2 of 145 comments (clear)

  1. The eternal meetings... by Anonymous Coward · · Score: 2, Interesting

    My problem with Agile is the stand up meetings. I have been at places where they go for 2-3 hours a day, with people doing little each day, and using "Wah, I'm blocked" as a way to blamestorm and shift responsibilities to other parties. I could be doing a -lot- more with my time than hearing some other person talk about their stuff, what they did today in detail, down to how many times the HANA developer shook her weewee in the restroom, what their aspirations are tomorrow, and "what have you done tomorrow" questioning.

    With 0 productivity getting done during a stand up meeting, at least 25-35% of the the day is shot to hell in the finger pointing session.
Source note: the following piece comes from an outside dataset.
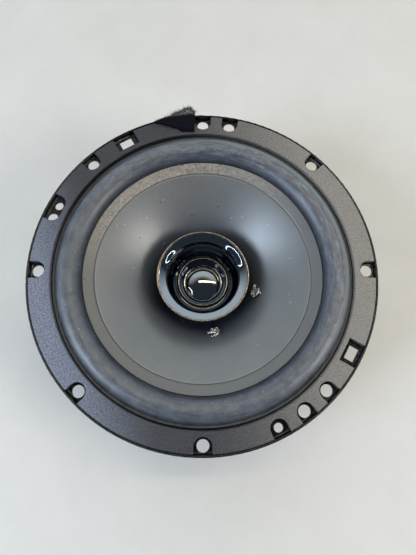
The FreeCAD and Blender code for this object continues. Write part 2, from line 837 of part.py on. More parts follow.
def make_tweeter_mount():
    """Spacer on the pole's end, bolt through the pole, and the washer under the bolt's head."""
    bore = S.bolt_radius + S.glue_gap
    spacer = revolved(
        "tweeter_spacer",
        [
            (bore, -S.motor_depth - S.spigot_length),
            (S.spigot_radius, -S.motor_depth - S.spigot_length),
            (S.spigot_radius, -S.motor_depth),
            (S.spacer_radius, -S.motor_depth),
            (S.spacer_radius, -S.cup_bottom),
            (bore, -S.cup_bottom),
        ],
    )
    shelf = -yoke_back() + S.counterbore_depth
    washer = revolved(
        "tweeter_washer",
        [
            (bore, shelf - S.washer_thickness),
            (S.washer_radius, shelf - S.washer_thickness),
            (S.washer_radius, shelf),
            (bore, shelf),
        ],
    )
    for owner, start, bottom, reach in (
        (spacer, S.notch_start, -S.motor_depth - 4.0, Size(3.0)),
        (washer, S.notch_start, shelf - 2.0, S.washer_radius),
    ):
        place = turned(S.board_angle).multiply(shifted(start, -S.notch_width / 2, bottom))
        bite(owner, "Box", place, Length=reach, Width=S.notch_width, Height=9.0)
    under = shelf - S.washer_thickness
    bolt = revolved(
        "tweeter_bolt",
        [
            (0, under - S.bolt_head_height),
            (S.bolt_head, under - S.bolt_head_height),
            (S.bolt_head, under),
            (S.bolt_radius, under),
            (S.bolt_radius, -S.bolt_end),
            (0, -S.bolt_end),
        ],
    )
    corner = S.hex_flats / 2 / math.cos(math.radians(30))
    pocket(
        bolt,
        "XY_Plane",
        lambda sketch: outline(sketch, [polar(corner, 60 * k) for k in range(6)]),
        upwards=True,
        depth=1.6,
        offset=shifted(z=under - S.bolt_head_height),
    )


# ---- Terminals ---------------------------------------------------------------------------------------


def rounded_box(x0, x1, y0, y1, corner):
    return [
        (x0 + corner, y0),
        (x1 - corner, y0, corner),
        (x1, y0 + corner),
        (x1, y1 - corner, corner),
        (x1 - corner, y1),
        (x0 + corner, y1, corner),
        (x0, y1 - corner),
        (x0, y0 + corner, corner),
    ]


def draw_board_holes(sketch):
    """Slots for the two tabs' lugs and holes for the two rivets."""
    for y, width in ((S.tab_offset, S.wide_tab), (-S.tab_offset, S.narrow_tab)):
        half = width * S.lug_share / 2 + S.fit
        thick = S.tab_thickness / 2 + S.fit
        outline(
            sketch,
            [
                (S.tab_place - half, y - thick),
                (S.tab_place + half, y - thick),
                (S.tab_place + half, y + thick),
                (S.tab_place - half, y + thick),
            ],
        )
    for x in (S.board_rivet_low, S.board_rivet_high):
        circle(sketch, (x, 0), S.board_rivet + S.fit)


def make_terminal_board():
    half, wide = S.board_half, S.board_half_width
    board = padded(
        "terminal_board",
        "XY_Plane",
        S.board_thickness,
        rounded_box(-half, half, -wide, wide, S.board_corner),
        place=BOARD,
        offset=shifted(z=S.board_gap),
    )
    pocket(board, "XY_Plane", draw_board_holes, upwards=True)


def make_tab(name, width, side):
    """A spade tab outside the board, with a narrow lug that reaches through it into the basket."""
    face, half = S.board_gap + S.board_thickness, width / 2
    lug, cut, middle = width * S.lug_share / 2, S.tab_chamfer, S.tab_place
    tab = padded(
        name,
        "XZ_Plane",
        S.tab_thickness,
        [
            (middle - lug, -S.lug),
            (middle + lug, -S.lug),
            (middle + lug, face),
            (middle + half, face),
            (middle + half, face + S.tab_height - cut),
            (middle + half - cut, face + S.tab_height),
            (middle - half + cut, face + S.tab_height),
            (middle - half, face + S.tab_height - cut),
            (middle - half, face),
            (middle - lug, face),
        ],
        place=BOARD,
        offset=shifted(z=-S.tab_offset * side),
        both_ways=True,
    )
    eye = (middle, face + S.tab_height * 0.72)
    cut = pocket(
        tab,
        "XZ_Plane",
        lambda sketch: circle(sketch, eye, S.tab_eye),
        offset=shifted(z=-S.tab_offset * side),
        upwards=side > 0,
        depth=1.0,
    )
    cut.SideType = "Symmetric"


def make_board_rivets():
    face = S.board_gap + S.board_thickness
    inner = -S.steel - 0.15
    pieces = []
    for number, x in enumerate((S.board_rivet_low, S.board_rivet_high)):
        for part, radius, low, length in (
            ("rod", S.board_rivet, inner, face - inner),
            ("outer", S.board_rivet_head, face, Size(0.7)),
            ("inner", S.board_rivet_head, inner - 0.6, Size(0.6)),
        ):
            place = BOARD.multiply(shifted(x, 0, low))
            pieces.append(cylinder(f"board_rivet_{part}{number}", radius, length, place))
    fused("terminal_rivets", pieces)


def make_capacitor():
    can = new_body("crossover_capacitor", BOARD)
    sketch = sketch_on(can, "XZ_Plane")
    centre = (S.can_place, S.board_gap + S.board_thickness + S.can_radius)
    circle(sketch, centre, S.can_radius)
    pad = can.newObject("PartDesign::Pad", "can_pad")
    pad.Profile = sketch
    pad.setExpression("Length", S.can_length.text)
    pad.SideType = "Symmetric"
    doc.recompute()
    round_over = can.newObject("PartDesign::Fillet", "can_edges")
    round_over.Base = (pad, [])
    round_over.UseAllEdges = True
    round_over.setExpression("Radius", S.can_edge.text)
    can.Tip = round_over


# ---- Wiring ------------------------------------------------------------------------------------------


def on_board(x, y, z):
    return BOARD.multVec(V(x, y, z))


def make_tinsel_leads():
    """Flexible braids from the back of the cone to the lugs of the two terminals."""
    for name, angle, side in (
        ("tinsel_lead_positive", SIZES["positive_dab_angle"], 1),
        ("tinsel_lead_negative", SIZES["negative_dab_angle"], -1),
    ):
        lug = on_board(SIZES["tab_place"], SIZES["tab_offset"] * side, 0.3 - SIZES["lug"] - SIZES["tinsel"])
        sweep = SIZES["board_angle"] - angle
        points = [
            around(SIZES[place], angle + share * sweep, -SIZES[place + "_depth"])
            for place, share in (
                ("lead_start", 0.0),
                ("lead_bend", 0.02),
                ("lead_sag", 0.22),
                ("lead_rise", 0.52),
            )
        ]
        points.append(V(lug.x, lug.y, lug.z))
        wires(name, [wire_solid(points, SIZES["tinsel"], 6.0)])


def make_lead_joints():
    """Glued eyelets where the tinsel leads come through the cone and meet the voice coil's wires."""
    for name, angle in (
        ("lead_joint_positive", SIZES["positive_dab_angle"]),
        ("lead_joint_negative", SIZES["negative_dab_angle"]),
    ):
        radius = SIZES["dab_place"]
        lean = FreeCAD.Rotation(V(0, 1, 0), -cone_slope(radius))
        there = FreeCAD.Placement(V(radius, 0, cone_height(radius)), lean)
        dab = doc.addObject("Part::Ellipsoid", name)
        dab.Label = name
        dab.setExpression("Radius1", S.dab_height.text)
        dab.setExpression("Radius2", S.dab_width.text)
        dab.setExpression("Radius3", S.dab_length.text)
        dab.Placement = turned(angle).multiply(there)


def make_voice_coil_wires():
    """Lacquered wires that lie on the cone's face from the joints to the voice coil."""
    solids = []
    for angle in (SIZES["positive_dab_angle"], SIZES["negative_dab_angle"]):
        places = [
            (SIZES[place], angle + lean, cone_height(SIZES[place]) + SIZES["coil_wire_gap"])
            for place, lean in (("coil_wire_start", 0), ("coil_wire_middle", 3), ("coil_wire_end", 0))
        ]
        solids.append(wire_solid([around(*place) for place in places], SIZES["fine_wire"], 20.0))
    wires("voice_coil_wires", solids)


def make_capacitor_leads():
    x, z = SIZES["can_place"], SIZES["board_gap"] + SIZES["board_thickness"] + SIZES["can_radius"]
    end = SIZES["can_length"] / 2
    to_tab = [(x, end, z), (x, end + LEAD_STUB, z), *LEAD_TO_TAB]
    to_board = [(x, -end, z), (x, -end - LEAD_STUB, z), *LEAD_TO_BOARD]
    solids = [
        wire_solid([on_board(*point) for point in path], SIZES["component_wire"], 1.2)
        for path in (to_tab, to_board)
    ]
    wires("capacitor_leads", solids)


def make_tweeter_wires():
    """Two insulated wires: up the pole's bore, along the back plate's channel and up to the board."""
    angle, level = SIZES["board_angle"], SIZES["wire_in_channel"] - yoke_back().number
    for name, side in (("tweeter_wire_positive", 1), ("tweeter_wire_negative", -1)):
        aside = around(SIZES["wire_beside"] * side, angle + 90, 0)
        points = [
            around(radius, angle, height) + aside
            for radius, height in (
                (SIZES["wire_in_bore"], -SIZES["cup_bottom"] - SIZES["glue_gap"]),
                (SIZES["wire_in_bore"], level),
                (SIZES["wire_rise"], level),
                (SIZES["wire_rise"], -SIZES["wire_rise_depth"]),
            )
        ]
        outside, end = WIRE_ROUTES[name]
        points += [around(radius, degrees, -depth) for radius, degrees, depth in outside]
        wires(name, [wire_solid(points + [on_board(*end)], SIZES["hook_up_wire"], 3.0)])


# ---- Build, check and write --------------------------------------------------------------------------

for make in (
    make_basket,
    make_trim_ring,
    make_seal_scrap,
    make_surround,
    make_cone,
    make_spider,
    make_voice_coil,
    make_top_plate,
    make_magnet,
    make_yoke,
    make_frame_rivets,
    make_tweeter_housing,
    make_retaining_ring,
    make_tweeter_diaphragm,
    make_tweeter_motor,
    make_tweeter_mount,
    make_terminal_board,
    make_board_rivets,
    make_capacitor,
    make_tinsel_leads,
    make_lead_joints,
    make_voice_coil_wires,
    make_capacitor_leads,
    make_tweeter_wires,
):
    make()
make_tab("terminal_positive", S.wide_tab, 1)
make_tab("terminal_negative", S.narrow_tab, -1)
doc.recompute()

NODE_TYPES = ("PartDesign::Body", "Part::MultiFuse", "Part::Ellipsoid", "Part::Feature")
nodes = [item for item in doc.Objects if item.TypeId in NODE_TYPES]
failed = [item.Name for item in doc.Objects if {"Invalid", "Error"} & set(item.State)]
if failed:
    raise RuntimeError(f"objects failed: {failed}")
for node in nodes:
    if node.Shape.isNull() or not node.Shape.isValid() or not node.Shape.Solids:
        raise RuntimeError(f"{node.Label} has no valid solid")

os.makedirs("parts", exist_ok=True)
for node in nodes:
    node.Shape.exportStep(f"parts/{node.Label}.step")
print(f"{len(nodes)} nodes written")
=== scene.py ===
"""The looks of the coaxial car speaker: soft pieces, materials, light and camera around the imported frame."""

import json
import math
import random

import bmesh
import bpy
from mathutils import Matrix, Vector, noise

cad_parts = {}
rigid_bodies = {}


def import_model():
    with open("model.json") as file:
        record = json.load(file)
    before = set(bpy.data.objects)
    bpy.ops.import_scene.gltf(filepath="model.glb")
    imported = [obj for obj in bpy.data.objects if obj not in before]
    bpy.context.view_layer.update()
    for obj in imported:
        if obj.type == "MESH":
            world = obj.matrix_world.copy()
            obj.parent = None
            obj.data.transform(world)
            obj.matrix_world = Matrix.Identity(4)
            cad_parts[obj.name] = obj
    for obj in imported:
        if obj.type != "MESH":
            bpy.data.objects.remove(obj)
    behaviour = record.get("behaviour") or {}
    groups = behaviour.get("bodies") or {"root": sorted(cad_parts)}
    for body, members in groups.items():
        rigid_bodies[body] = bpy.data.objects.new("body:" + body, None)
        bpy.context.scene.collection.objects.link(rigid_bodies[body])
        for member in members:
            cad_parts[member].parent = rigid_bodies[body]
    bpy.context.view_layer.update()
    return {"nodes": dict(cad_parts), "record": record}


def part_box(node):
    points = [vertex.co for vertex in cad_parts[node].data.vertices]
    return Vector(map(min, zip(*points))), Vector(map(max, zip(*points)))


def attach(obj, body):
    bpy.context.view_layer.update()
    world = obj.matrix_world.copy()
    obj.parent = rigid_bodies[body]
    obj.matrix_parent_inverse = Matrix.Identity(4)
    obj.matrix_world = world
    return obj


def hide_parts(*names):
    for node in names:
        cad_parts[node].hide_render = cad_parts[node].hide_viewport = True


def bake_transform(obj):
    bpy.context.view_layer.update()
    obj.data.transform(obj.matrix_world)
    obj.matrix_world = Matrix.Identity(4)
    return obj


MM = 0.001
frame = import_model()
nodes = frame["nodes"]


# ---------------------------------------------------------------- places taken from the frame

def outer_radius(node):
    """The largest radius of a round node, in metres."""
    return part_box(node)[1].x


def top(node):
    """The height of a node's highest point, in metres."""
    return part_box(node)[1].z


def bottom(node):
    """The height of a node's lowest point, in metres."""
    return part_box(node)[0].z


FLOOR_GAP = 0.1 * MM
FLOOR_HEIGHT = bottom("yoke") - FLOOR_GAP
TURNED_UV = "Turned"


# ---------------------------------------------------------------- mesh helpers

def polar(radius, degrees, height=0.0):
    """The point at that radius and angle around the speaker's axis."""
    angle = math.radians(degrees)
    return Vector((radius * math.cos(angle), radius * math.sin(angle), height))


def new_piece(name, mesh, body, material):
    """A new smooth object of that mesh and material, riding on a body if one is given."""
    piece = bpy.data.objects.new(name, mesh)
    bpy.context.scene.collection.objects.link(piece)
    mesh.materials.append(material)
    mesh.polygons.foreach_set("use_smooth", [True] * len(mesh.polygons))
    if body:
        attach(piece, body)
    return piece


def lathe(name, shape, segments):
    """A mesh that turns a closed outline of (radius, height) points, in millimetres, around the speaker's
    axis. Its UV map holds the turn along U and the outline's length along V."""
    work = bmesh.new()
    rings = []
    for step in range(segments):
        degrees = 360 * step / segments
        rings.append([work.verts.new(polar(p.x * MM, degrees, p.y * MM)) for p in shape])
    lengths = [0.0]
    for a, b in zip(shape, shape[1:] + shape[:1]):
        lengths.append(lengths[-1] + (b - a).length)
    uv = work.loops.layers.uv.new(TURNED_UV)
    count = len(shape)
    for step in range(segments):
        here, there = rings[step], rings[(step + 1) % segments]
        for index in range(count):
            after = (index + 1) % count
            face = work.faces.new((here[index], there[index], there[after], here[after]))
            turns = (step, step + 1, step + 1, step)
            runs = (index, index, index + 1, index + 1)
            for loop, turn, run in zip(face.loops, turns, runs):
                loop[uv].uv = (turn / segments, lengths[run] * MM)
    return mesh_from(name, work)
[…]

  2. Re:Half agree by Anonymous Coward · · Score: 2, Interesting

    I absolutely agree that the Agile theory that you don't find out the requirements before you begin work is stupid.

    So I'm going to AC this one... at work we're doing a project where 2.5 years out of 3 has been dicking around with the spec. Or rather creating lots of wordy documents, fancy presentations, flowcharts and magic boxes that supposedly solve problems. No developers were involved, because we were not in the development phase. The first month of the "development" project I spent ripping the spec apart saying we need design choices, not vague descriptions of many ways to accomplish the same thing like data acquisition, push vs pull, replication vs xml messages, nothing was decided. Just a magic box that would get the data from them to us, to take one example.

    We're supposedly "agilish" but the first four sprints have already been planned by our project manager and only the last one delivers a product, it's not agile. It's just really, really bad waterfall. I can assure you that if we 2+ years ago just got permission to start doing anything, we'd within a few months have prototyped up a few more solutions and made way more decisions based on facts and feasibility instead of now when the whole thing is based on conjecture - by people who won't be doing the coding. Best part? On Monday I'm going to announce my bits on the first sprint will be delayed, the ones still refining the spec doesn't have the list of fields we'll so there's no message format so I can't finish the receiving code. Which means we won't receive data as expected so the whole plan will fall apart.

    I'm not saying Agile would solve all our problems, because there's no much dysfunction here... but a waterfall project can deliver fuck all in 3 years and that's okay. If an Agile project doesn't deliver anything that can be considered Done, even on a tiny fraction of the functionality in 3 months, I'd call it a failure. And then we could at least fail early, before all the architects and visionaries and early project managers have moved on to create the next disaster leaving us with the clean-up on isle we're-so-screwed. And my project manager is of course trying to make shit roll downhill by pushing us to make something of this mess because we're going to fail, the only question is how badly.